• Task prompt:
Write out the full listing again, exactly as it stands.

· · ·

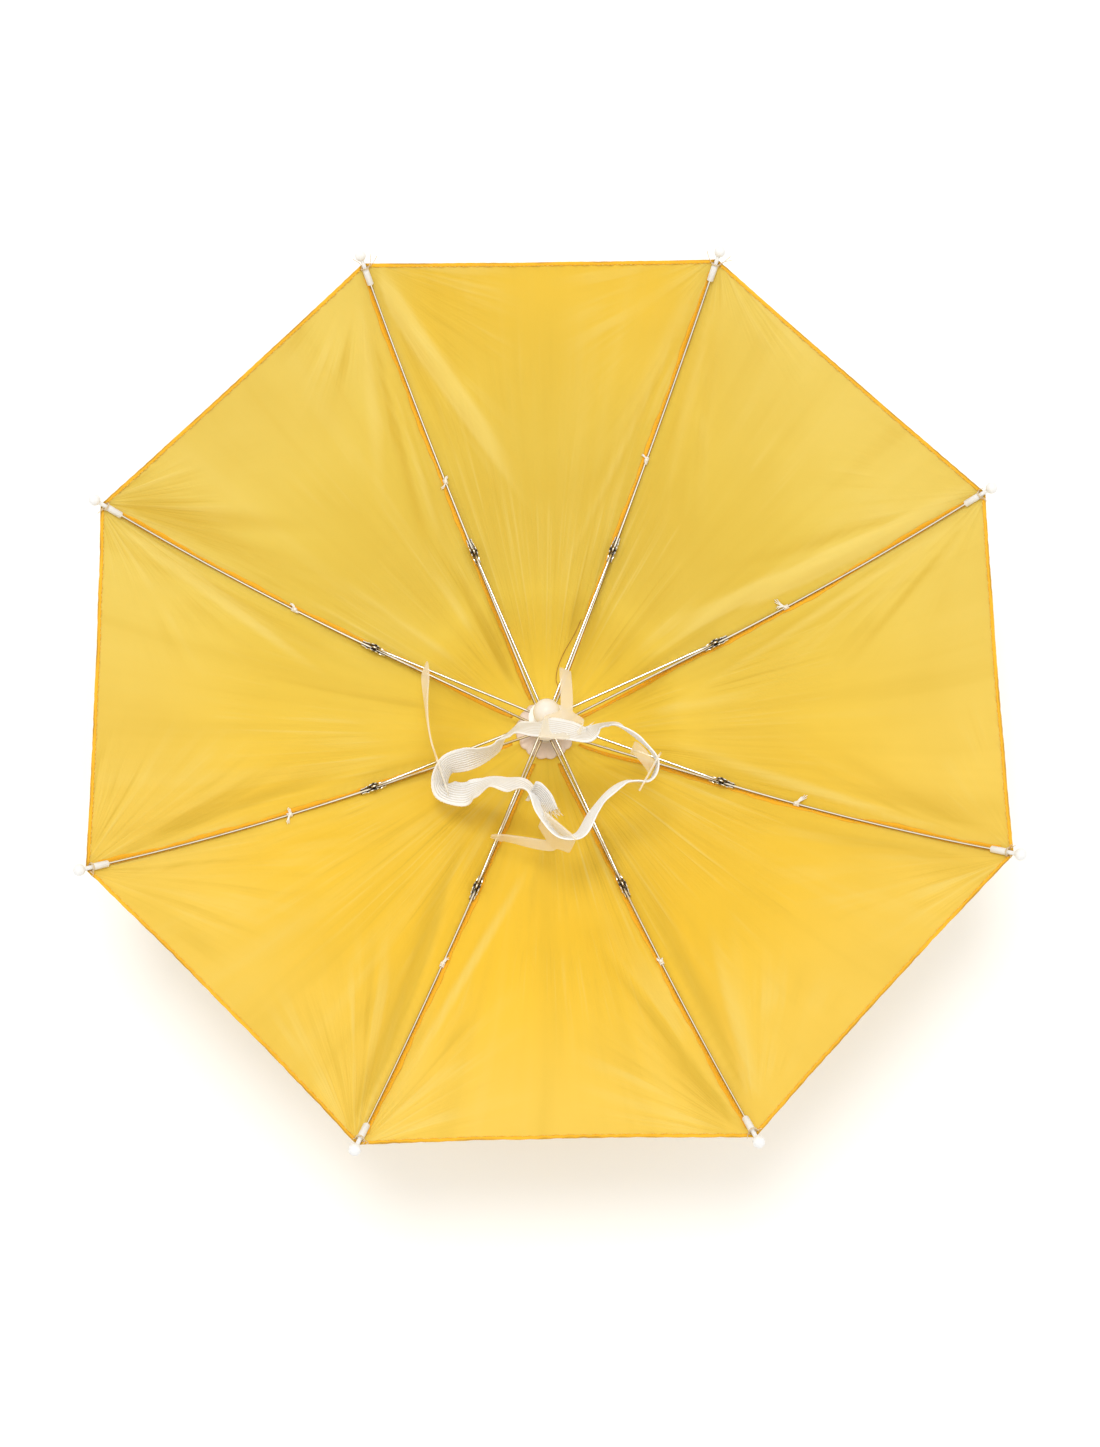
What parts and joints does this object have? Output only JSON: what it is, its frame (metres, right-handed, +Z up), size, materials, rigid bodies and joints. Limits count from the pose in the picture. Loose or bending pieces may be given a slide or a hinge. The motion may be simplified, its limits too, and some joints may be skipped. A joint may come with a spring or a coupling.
{
  "type": "umbrella hat",
  "caption": "Hands-free umbrella worn on the head: a stretched octagonal cloth canopy on wire ribs and stretchers, with an elastic head band hung under its crown on plastic hangers.",
  "frame": {"origin": "centre of the crown cap's flat face, on the ground the hat lies on upside down", "axes": "+Z up from the crown cap through the open side of the canopy, along the post; +Y towards the edge of the rim between the first two ribs; +X to the right of it"},
  "size_m": [0.5696, 0.5696, 0.1646],
  "materials": {
    "canopy_cloth": "thin yellow woven polyester, slightly see-through",
    "elastic_band": "white ribbed woven elastic",
    "bright_wire": "bright plated round steel wire",
    "stamped_clip": "folded plated sheet with a dull rivet",
    "white_plastic": "opaque white moulded plastic",
    "milky_plastic": "milky half-clear moulded plastic",
    "blush_plastic": "thin half-clear moulded plastic with a pink cast"
  },
  "bodies": {
    "root": {"crown_cap": "white_plastic", "crown_washer": "blush_plastic", "rib_hub": "milky_plastic", "post": "milky_plastic", "runner": "milky_plastic", "runner_knob": "milky_plastic", "gore_1": "canopy_cloth", "gore_2": "canopy_cloth", "gore_3": "canopy_cloth", "gore_4": "canopy_cloth", "gore_5": "canopy_cloth", "gore_6": "canopy_cloth", "gore_7": "canopy_cloth", "gore_8": "canopy_cloth", "rib_1": "bright_wire", "rib_2": "bright_wire", "rib_3": "bright_wire", "rib_4": "bright_wire", "rib_5": "bright_wire", "rib_6": "bright_wire", "rib_7": "bright_wire", "rib_8": "bright_wire", "stretcher_1": "bright_wire", "stretcher_2": "bright_wire", "stretcher_3": "bright_wire", "stretcher_4": "bright_wire", "stretcher_5": "bright_wire", "stretcher_6": "bright_wire", "stretcher_7": "bright_wire", "stretcher_8": "bright_wire", "joint_clip_1": "stamped_clip", "joint_clip_2": "stamped_clip", "joint_clip_3": "stamped_clip", "joint_clip_4": "stamped_clip", "joint_clip_5": "stamped_clip", "joint_clip_6": "stamped_clip", "joint_clip_7": "stamped_clip", "joint_clip_8": "stamped_clip", "rib_tip_1": "white_plastic", "rib_tip_2": "white_plastic", "rib_tip_3": "white_plastic", "rib_tip_4": "white_plastic", "rib_tip_5": "white_plastic", "rib_tip_6": "white_plastic", "rib_tip_7": "white_plastic", "rib_tip_8": "white_plastic", "head_band": "elastic_band", "hanger_1": "milky_plastic", "hanger_2": "milky_plastic", "hanger_3": "milky_plastic", "hanger_4": "milky_plastic"}
  },
  "joints": []
}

· · ·

• Solution to this task:
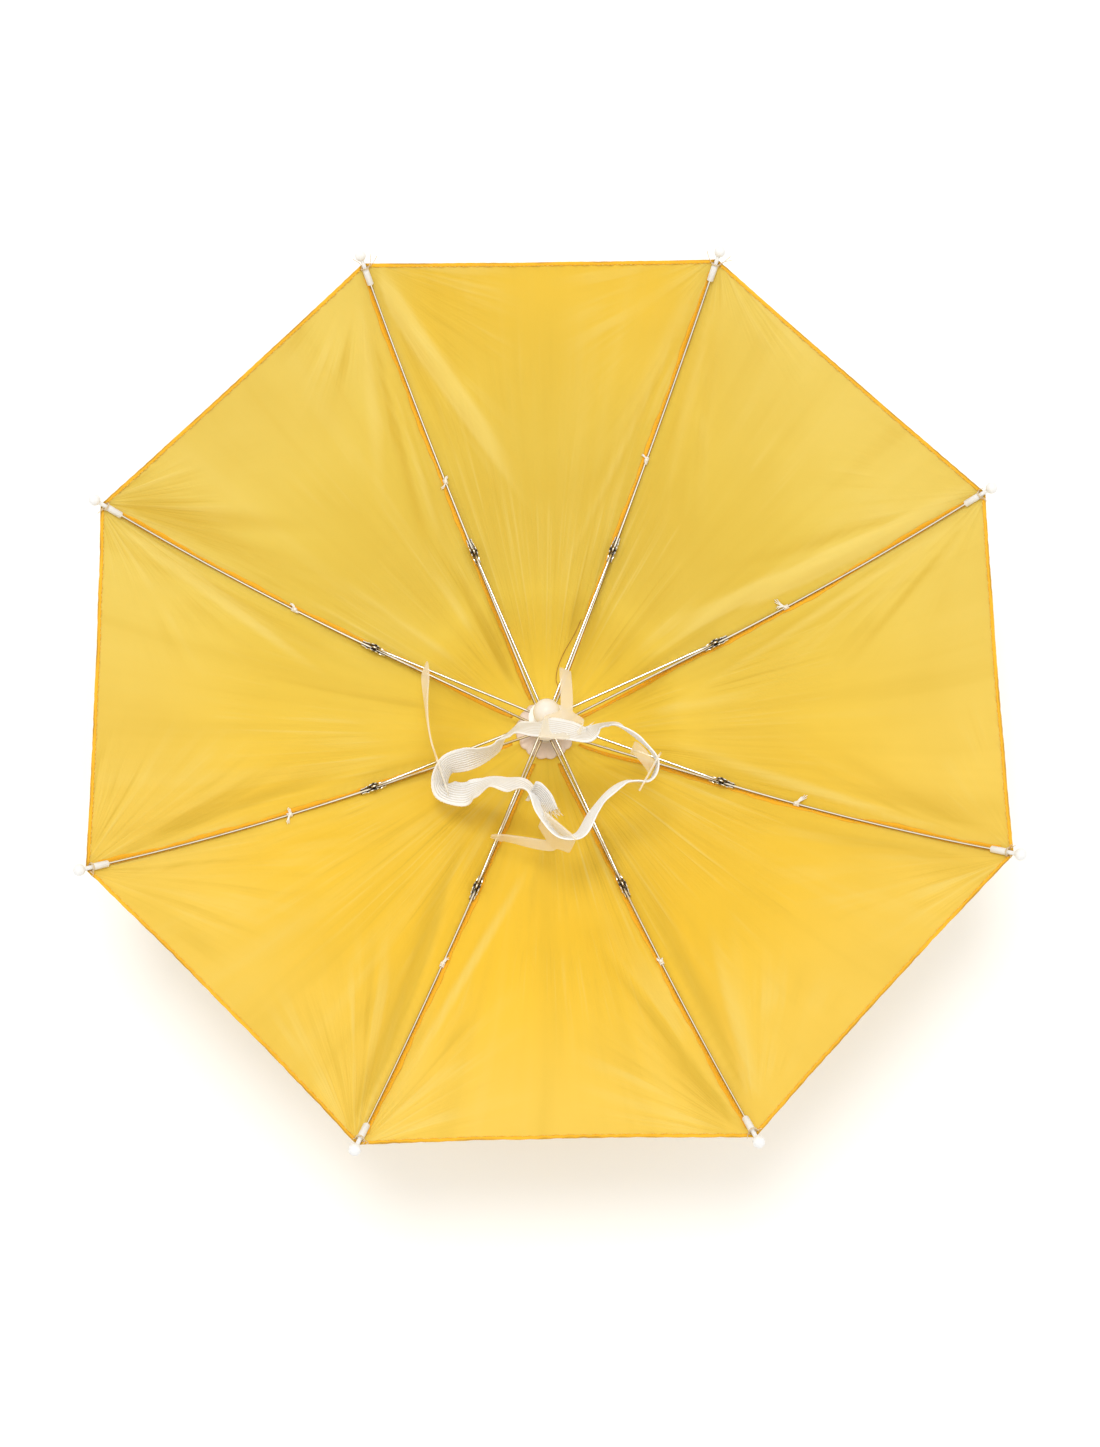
What parts and joints does this object have? Output only JSON: what it is, its frame (metres, right-handed, +Z up), size, materials, rigid bodies and joints. Limits count from the pose in the picture. Loose or bending pieces may be given a slide or a hinge. The motion may be simplified, its limits too, and some joints may be skipped. A joint may come with a spring or a coupling.
{
  "type": "umbrella hat",
  "caption": "Hands-free umbrella worn on the head: a stretched octagonal cloth canopy on wire ribs and stretchers, with an elastic head band hung under its crown on plastic hangers.",
  "frame": {"origin": "centre of the crown cap's flat face, on the ground the hat lies on upside down", "axes": "+Z up from the crown cap through the open side of the canopy, along the post; +Y towards the edge of the rim between the first two ribs; +X to the right of it"},
  "size_m": [0.5696, 0.5696, 0.1646],
  "materials": {
    "canopy_cloth": "thin yellow woven polyester, slightly see-through",
    "elastic_band": "white ribbed woven elastic",
    "bright_wire": "bright plated round steel wire",
    "stamped_clip": "folded plated sheet with a dull rivet",
    "white_plastic": "opaque white moulded plastic",
    "milky_plastic": "milky half-clear moulded plastic",
    "blush_plastic": "thin half-clear moulded plastic with a pink cast"
  },
  "bodies": {
    "root": {"crown_cap": "white_plastic", "crown_washer": "blush_plastic", "rib_hub": "milky_plastic", "post": "milky_plastic", "runner": "milky_plastic", "runner_knob": "milky_plastic", "gore_1": "canopy_cloth", "gore_2": "canopy_cloth", "gore_3": "canopy_cloth", "gore_4": "canopy_cloth", "gore_5": "canopy_cloth", "gore_6": "canopy_cloth", "gore_7": "canopy_cloth", "gore_8": "canopy_cloth", "rib_1": "bright_wire", "rib_2": "bright_wire", "rib_3": "bright_wire", "rib_4": "bright_wire", "rib_5": "bright_wire", "rib_6": "bright_wire", "rib_7": "bright_wire", "rib_8": "bright_wire", "stretcher_1": "bright_wire", "stretcher_2": "bright_wire", "stretcher_3": "bright_wire", "stretcher_4": "bright_wire", "stretcher_5": "bright_wire", "stretcher_6": "bright_wire", "stretcher_7": "bright_wire", "stretcher_8": "bright_wire", "joint_clip_1": "stamped_clip", "joint_clip_2": "stamped_clip", "joint_clip_3": "stamped_clip", "joint_clip_4": "stamped_clip", "joint_clip_5": "stamped_clip", "joint_clip_6": "stamped_clip", "joint_clip_7": "stamped_clip", "joint_clip_8": "stamped_clip", "rib_tip_1": "white_plastic", "rib_tip_2": "white_plastic", "rib_tip_3": "white_plastic", "rib_tip_4": "white_plastic", "rib_tip_5": "white_plastic", "rib_tip_6": "white_plastic", "rib_tip_7": "white_plastic", "rib_tip_8": "white_plastic", "head_band": "elastic_band", "hanger_1": "milky_plastic", "hanger_2": "milky_plastic", "hanger_3": "milky_plastic", "hanger_4": "milky_plastic"}
  },
  "joints": []
}